Le visage est cette plaque nerveuse porte-organes qui a sacrifié l’essentiel de sa mobilité globale, et qui recueille ou exprime à l’air libre toutes sortes de petits mouvements locaux que le corps tient d’ordinaire enfouis. Et chaque fois que nous découvrirons en quelque chose ces deux pôles, surface réfléchissante et micro-mouvements intensifs, nous pourrons dire : cette chose a été traitée comme un visage, elle a été « envisagée » ou plutôt « visagéifiée », et à son tour elle nous dévisage, elle nous regarde… même si elle ne ressemble pas à un visage. Ainsi le gros plan de pendule. Quant au visage lui-même, on ne dira pas que le gros plan le traite, lui fasse subir un traitement quelconque : il n’y pas de gros plan de visage, le visage est en lui-même gros plan, le gros plan est par lui-même visage, et tous deux sont l’affect, l’image-affection.  

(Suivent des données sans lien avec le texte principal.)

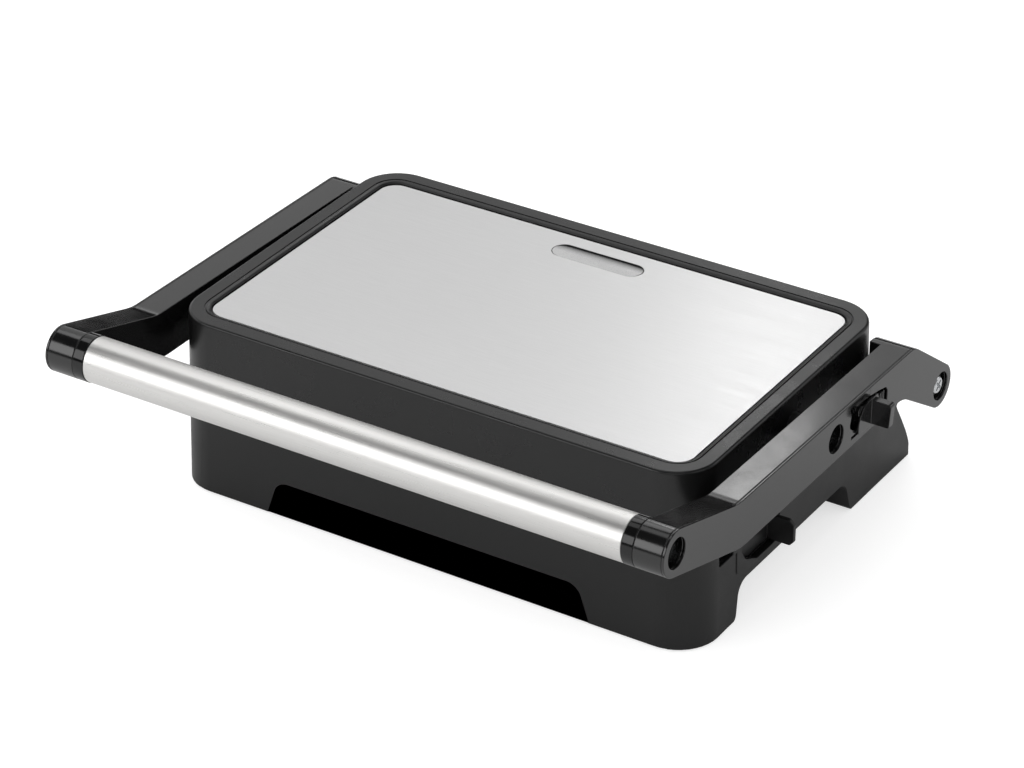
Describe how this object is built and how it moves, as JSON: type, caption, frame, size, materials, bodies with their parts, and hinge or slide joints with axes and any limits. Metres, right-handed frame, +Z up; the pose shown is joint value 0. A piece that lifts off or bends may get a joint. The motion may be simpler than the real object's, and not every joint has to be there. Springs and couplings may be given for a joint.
{
  "type": "panini press",
  "caption": "Compact contact grill with ribbed hot plates, a floating lid on two side arms, a cross-bar handle and a fold-flat rear hinge.",
  "frame": {"origin": "middle of the footprint, on the surface the press stands on", "axes": "+X to the right seen from the front and along the handle, +Y from the handle to the rear hinge, +Z up"},
  "size_m": [0.3053, 0.2485, 0.0946],
  "materials": {
    "base_plastic": "satin black moulded nylon",
    "arm_plastic": "smooth black, half gloss",
    "ferrule_plastic": "high-gloss black",
    "lid_plastic": "smooth black, half gloss",
    "brushed_panel": "fine satin, brushed along the width",
    "brushed_tube": "brushed along the tube",
    "screw_steel": "bright zinc plating",
    "nonstick_cast": "die cast with black non-stick coating",
    "element_sheath": "heat-tinted steel sheath",
    "shield_sheet": "aluminised sheet, satin",
    "thermostat_body": "plain pressed cap",
    "ceramic_sleeve": "unglazed ceramic",
    "terminal_plastic": "cream nylon",
    "bush_brass": "turned",
    "pad_rubber": "matt",
    "lens_clear": "smoke-clear, ribbed inside",
    "lamp_red": "tinted lamp",
    "lamp_green": "tinted lamp"
  },
  "bodies": {
    "base": {"base_shell": "base_plastic", "base_cover": "base_plastic", "cover_screws": "screw_steel", "foot_pads": "pad_rubber", "cord_gland": "base_plastic", "cord_clamp": "screw_steel", "clamp_screws": "screw_steel", "terminal_block": "terminal_plastic", "terminal_screws": "screw_steel", "lower_grill_plate": "nonstick_cast", "lower_heating_element": "element_sheath", "lower_element_clamps": "shield_sheet", "lower_heat_shield": "shield_sheet", "lower_thermostat": "thermostat_body", "lower_plate_screws": "screw_steel", "thermal_fuse": "ceramic_sleeve", "hinge_screws": "screw_steel", "lock_guide": "base_plastic", "lock_detent_spring": "screw_steel"},
    "arms": {"arm_body_left": "arm_plastic", "arm_body_right": "arm_plastic", "arm_cover_left": "arm_plastic", "arm_cover_right": "arm_plastic", "cover_clip_pins": "arm_plastic", "hinge_bushes": "bush_brass", "handle_tube": "brushed_tube", "handle_ferrules": "ferrule_plastic", "handle_tie_rod": "screw_steel", "handle_screws": "screw_steel", "release_spring": "screw_steel"},
    "lid": {"lid_shell": "lid_plastic", "top_panel": "brushed_panel", "indicator_lens": "lens_clear", "lamp_holder": "terminal_plastic", "power_lamp": "lamp_red", "ready_lamp": "lamp_green", "upper_grill_plate": "nonstick_cast", "upper_heating_element": "element_sheath", "upper_element_clamps": "shield_sheet", "upper_heat_shield": "shield_sheet", "upper_thermostat": "thermostat_body", "upper_plate_screws": "screw_steel", "pivot_screws": "screw_steel"},
    "lock": {"lock_slider": "base_plastic"},
    "release": {"release_slider": "arm_plastic"}
  },
  "joints": [
    {"name": "arm_hinge", "type": "hinge", "parent": "base", "child": "arms", "pos_m": [-0.0052, 0.11175, 0.0459], "axis": [-1, 0, 0], "range_deg": [0, 179]},
    {"name": "lid_tilt", "type": "hinge", "parent": "arms", "child": "lid", "pos_m": [-0.0052, 0.01535, 0.0687], "axis": [-1, 0, 0], "range_deg": [0, 1.01]},
    {"name": "lock_slide", "type": "slide", "parent": "base", "child": "lock", "axis": [0, -1, 0], "range_m": [0, 0.011]},
    {"name": "release_slide", "type": "slide", "parent": "arms", "child": "release", "axis": [0, -1, 0], "range_m": [0, 0.005], "stiffness_N_per_m": 300, "springref_m": -0.004, "deforming": ["release_spring"]}
  ],
  "couplings": [
    {"joint": "lid_tilt", "follows": "arm_hinge", "ratio": 0.005587}
  ]
}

(…) À un visage, il y a lieu de poser deux sortes de questions suivant les circonstances : à quoi penses-tu ? Ou bien : qu’est-ce qui te prend, qu’est-ce que tu as, qu’est-ce que tu sens ou ressens ? Tantôt le visage pense à quelque chose, se fixe sur un objet, et c’est bien le sens de l’admiration ou de l’étonnement, que le wonder anglais a conservé. En tant qu’il pense à quelque chose, le visage vaut surtout par son contour enveloppant, son unité réfléchissante, qui élève à soi toutes les parties. Tantôt, au contraire, il éprouve ou ressent quelque chose, et vaut alors par la série intensive que ses parties traversent successivement jusqu’à un paroxysme, chaque partie prenant une sorte d’indépendance momentanée. On reconnaît déjà là deux types de gros plans, dont l’un serait surtout signé Griffith, et l’autre, Eisenstein.

(…) On évitera de croire que le premier pôle soit réservé aux émotions douces et le deuxième aux passions noires. On se rappellera par exemple comment Descartes considère le mépris comme un cas particulier de  l’« admiration ». D’un côté il y a des méchancetés réfléchissantes, des terreurs et des désespoirs réfléchis, même et surtout chez les jeunes femmes de Griffith ou de Stroheim. De l’autre côté il y a des séries intensives d’amour ou de tendresse. Bien plus, chaque aspect réunit des états de visage eux-mêmes très différents. L’aspect wonder peut affecter un visage impassible qui poursuit une pensée impénétrable ou criminelle ; mais il peut également s’emparer d’un visage juvénile et curieux, tellement animé de petits mouvements que ceux-ci se fondent et se neutralisent (…).